Thomas Cook operator Blue Sky Group said on Monday that 25,000 reservations in Egypt booked up to April 2020 had been cancelled.

The cancellations came as Thomas Cook, the world’s oldest travel firm, collapsed, forcing governments and insurance companies to coordinate a huge operation to return home some 600,000 travellers.

Blue Sky currently has 1,600 Thomas Cook tourists in Egypt’s Hugharda resort on the Red Sea, its chairman Hossam El-Shaer said in a statement sent to Reuters.

The company was expecting 100,000 tourists to visit Egypt via Thomas Cook in 2020, the statement added.

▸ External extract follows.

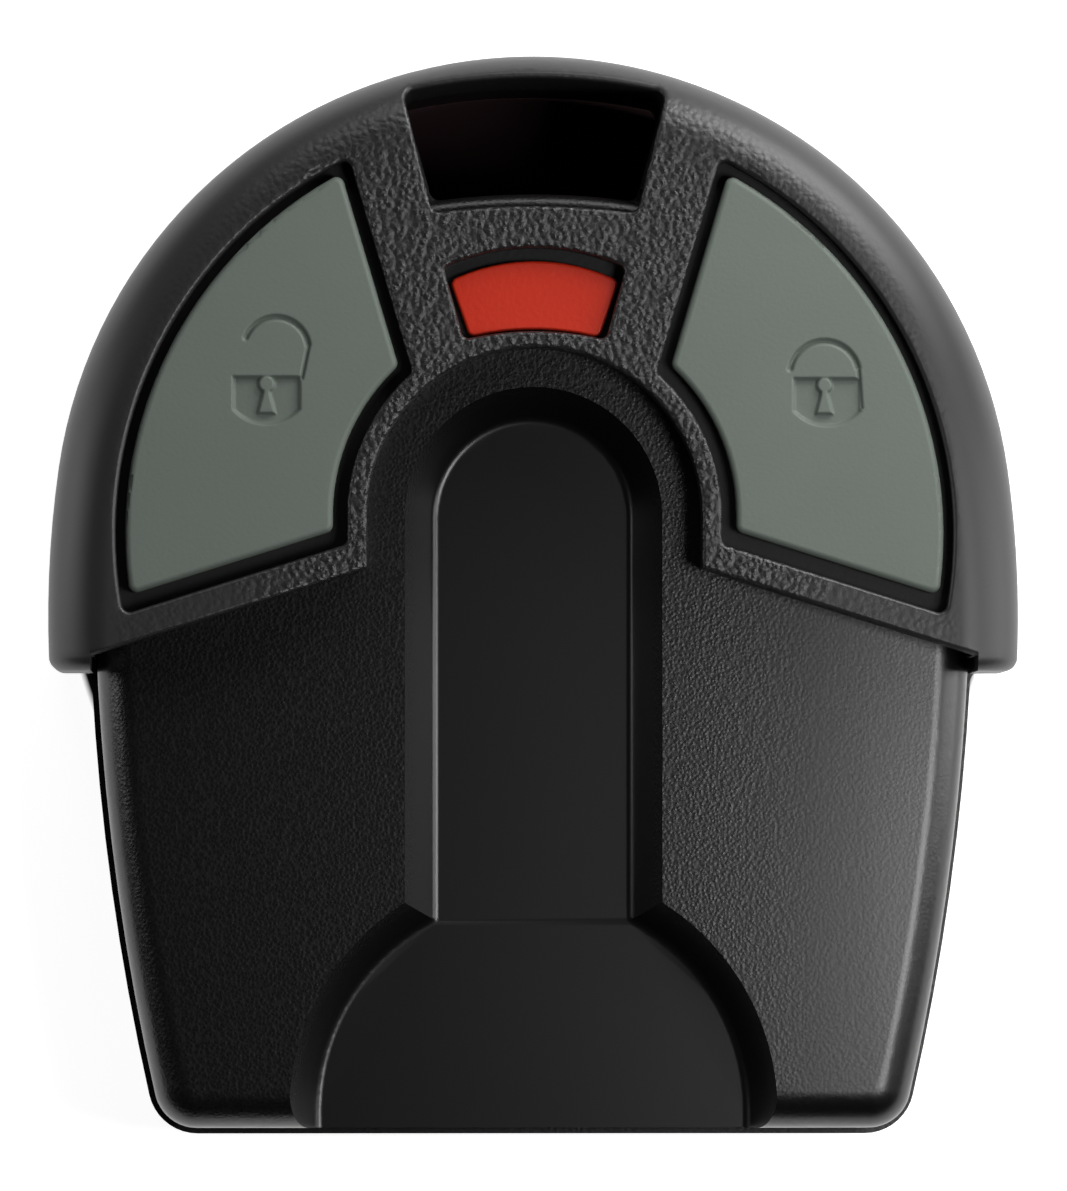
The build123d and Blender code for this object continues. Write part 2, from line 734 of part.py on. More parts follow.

Meanwhile, a number of foreign holiday makers were stranded in Tunisia after the collapse of the UK tour operator on Monday. The entire Monday morning saw around 4500 tourists stranded at Enfidha International airport, on the outskirts of Sousse south of the capital Tunis waiting for repatriation.

Some tourists expressed their displeasure after some of them missed their flights.

“We came to the airport, taking the chance, unluckily, they have got a plane on, but the plane is not big enough and there are going to be 34 people left behind, but nonetheless we should be able to get home today, hopefully,” one of the British tourist told AP reporter.

“Now, they can’t give us guarantees that tomorrow we’ll be on the plane. What they were doing was putting all the people on the plane in front of us so we were queuing that’s why we are so annoyed. So when we come tomorrow all the same thing could happen and we could be left again. So it’s not good,’‘ another tourist expressed his dissatisfaction.

The collapse of Thomas Cook, one of Britain’s oldest companies, has stranded more than half a million tourists around the world. It ran hotels, resorts and airlines for 19 million people a year in 16 countries.

Thomas Cook owes Tunisian hotels 60 million euros ($66 million)for stays in July and August, Tourism Minister Rene Trabelsi told Reuters on Monday, adding that 4,500 British Thomas Cook customers are still in the country.

“I will have a meeting on Tuesday with the British Embassy in Tunisia and the hotel owners to see how debt could be redeemed,” Trabelsi said.

Britain’s Civil Aviation Authority (CAA) said the government had a fleet of planes ready to bring home British customers over the next two weeks and they should not go to the airport until they had been informed they were due on a return flight.

The British regulator is also contacting hotels hosting Thomas Cook customers to tell them that they will be paid by the government, through an insurance scheme.

Some British tourists said a hotel in Tunisia briefly stopped them leaving on Saturday night, demanding they settle bills that Thomas Cook owed for their stay. The Tunisian government said it was a misunderstanding.

Major European tour operators only started to return to Tunisia last year after militants killed 39 tourists, mostly British, in an attack on a beach in Sousse and 21 people in the Bardo National Museum in the capital Tunis.

Tourism accounts for around 8% of Tunisia’s economy and employs 400,000 people. It had expected to receive a record 9 million tourists by the end of 2019 after recovering from the impact of the 2015 attacks.